I have been stuck in a rut for way too long now. Job hunting and house hunting in tandem are a terrible, terrible pain. Suffice to say I hate both. In addition to all the running around involved in those two pursuits, there has also been the regular visa hassles. Actually, I had no trouble with the Swiss and Turkish visas. But as usual the Schengen was a major hassle. The day I get a Schengen visa without having to go back at least twice before my application is accepted would also probably be the day hell freezes over.
I haven’t had the strength to read much over the last few weeks. Books have been lying around and I keep meaning to start reading them but I am too lazy and nothing has fascinated me enough to finish it off in one go as of now. So, I was very grateful to Thariel for
this post on
Ali and Nino that piqued my curiosity. So, I went off to the library to issue their copy and came across another book by Kurban Said (who has quite a background story himself!),
The Girl from the Golden Horn. I’ll be in Istanbul in two weeks and needless to say, I just had to read it first.

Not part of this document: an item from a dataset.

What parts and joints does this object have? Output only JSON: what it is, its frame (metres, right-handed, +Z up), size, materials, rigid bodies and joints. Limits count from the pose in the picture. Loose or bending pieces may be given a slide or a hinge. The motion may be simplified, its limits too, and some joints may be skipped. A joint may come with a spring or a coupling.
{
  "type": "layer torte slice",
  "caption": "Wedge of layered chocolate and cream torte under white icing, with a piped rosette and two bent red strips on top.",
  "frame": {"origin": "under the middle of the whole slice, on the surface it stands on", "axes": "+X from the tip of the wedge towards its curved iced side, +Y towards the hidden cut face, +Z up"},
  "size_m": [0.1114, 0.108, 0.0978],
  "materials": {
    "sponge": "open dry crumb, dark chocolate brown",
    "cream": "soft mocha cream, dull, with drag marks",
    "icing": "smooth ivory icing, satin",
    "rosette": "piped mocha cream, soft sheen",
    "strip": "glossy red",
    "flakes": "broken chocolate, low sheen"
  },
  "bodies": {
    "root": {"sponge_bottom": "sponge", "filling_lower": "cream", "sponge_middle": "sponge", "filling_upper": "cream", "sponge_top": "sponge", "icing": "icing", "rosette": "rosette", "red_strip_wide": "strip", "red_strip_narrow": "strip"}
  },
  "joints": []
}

The book tells the story of the young Aisiadeh Anbari, once a member of the Turkish royal court, promised in marriage to the Ottoman Prince. Having fled Istanbul in the wake of the empires collapse she lives in Berlin, studying Turkic philology. Over time she falls in love with a Viennese doctor Alex Hassa, and despite her fathers initial reservations, she was once to marry a prince and Hassa is an unbeliever after all, they marry. There is also John Rolland, urf Prince Abdel Karim, living in New York and writing scripts about the east for Hollywood. On a trip to Europe he tracks down the now married Asiadeh and reminds her that she was once promised to him. It is thus that Asiadeh is torn between her marriage and an age old promise, between going back to what is at once familiar or staying in a still foreign place and culture.
The plot is more subtle than I make it seem and if it seems clichéd, well, it really isn’t. (Well, not much.) The book is simple and yet immensely satisfying. Perhaps some issues never change. Religious differences have provided fodder for literature since time immemorial isn’t it? And then of course there is the perpetual question of Turkey and where it belongs – in the east or the west? Hassa, though married to a Turk, doesn’t hesitate to call her a savage. His ways are just as strange to her. And yet that they clearly love each other is obvious. Said doesn’t give easy, simple or clichéd answers to any of the issues and that’s why the book works. What was interesting for me is the sense of the Ottoman Empire and the post WWI world you get in the book. The roots of Turkish words are traced back to far flung places. On their honeymoon in Sarajevo, Asiadeh feels at once at home amongst the remnants of the ex-empire, at the mosques, with the dervishes. Hassa, a Viennese, has his roots in the Balkans too – a few generations back called the Husseinovic family before they converted to Christianity and turned their backs on the east.
I found all of these little back stories terribly interesting. They showed how cultures mix, how wrong people are in claiming some sort of cultural superiority, because we are all a result of that mixture (if anything, the world would be a terribly boring place without it, I think), and the influence the East has had on Europe. (Which is why I always find it terribly ridiculous as well as disturbing when people argue against Turkish entry into the EU because Turkey has a different culture. Umm. Okay.)
The book also tells the stories, beautifully and poignantly, of the people who had to leave their country overnight after the formation of the Turkish republic. They would have been just as at sea in the new Turkey as in their places of exile, and yet they carried the images and memories of their home with them. At one point in the book a Viennese doctor tells Abdel Karim that even though he lives in New York his soul is clearly Asia. “How do you bridge the gap?” he asks.
“The home, that is the bridge. As long as you have that, there is no contrast between the outer being and the inner consciousness. Home is not the bathroom you're using every day, nor the cafe you go to every day. Home--that is the structure of the soul, formed by the earth of the homeland. Home is always there, always in man's heart. As long as he lives, man is within the magic circle of his home, regardless of where he happens to be. An Englishman goes to the African bush, and his sleeping tent is England. A Turk goes to New York and his room in Manhattan is Turkey. Only he who has never had a home or a soul can ever lose it.”
I am now half way through
Ali and Nino, and while I think I can say that is probably the better book,
The Girl from the Golden Horn, is wonderful as well.
Interestingly I will be in Istanbul and Vienna on my trip. I thought to myself the other day, well, I’m basically visiting two great (ex)rival capitals and the centers of two great (ex)empires. It would be interesting to see the contrast, I think. (Does that even make sense? Probably not.) In any case, I have twelve days in Istanbul and a week in Vienna (also throw in three days in Munich and Salonica each). I shall be one happy camper when I am back. And as I was telling my friend the other day, also a fatter camper, what with all that
baklava (sütlü nuriye!) and
sacher torte to eat. Diabetes is going to be my doom. Sigh.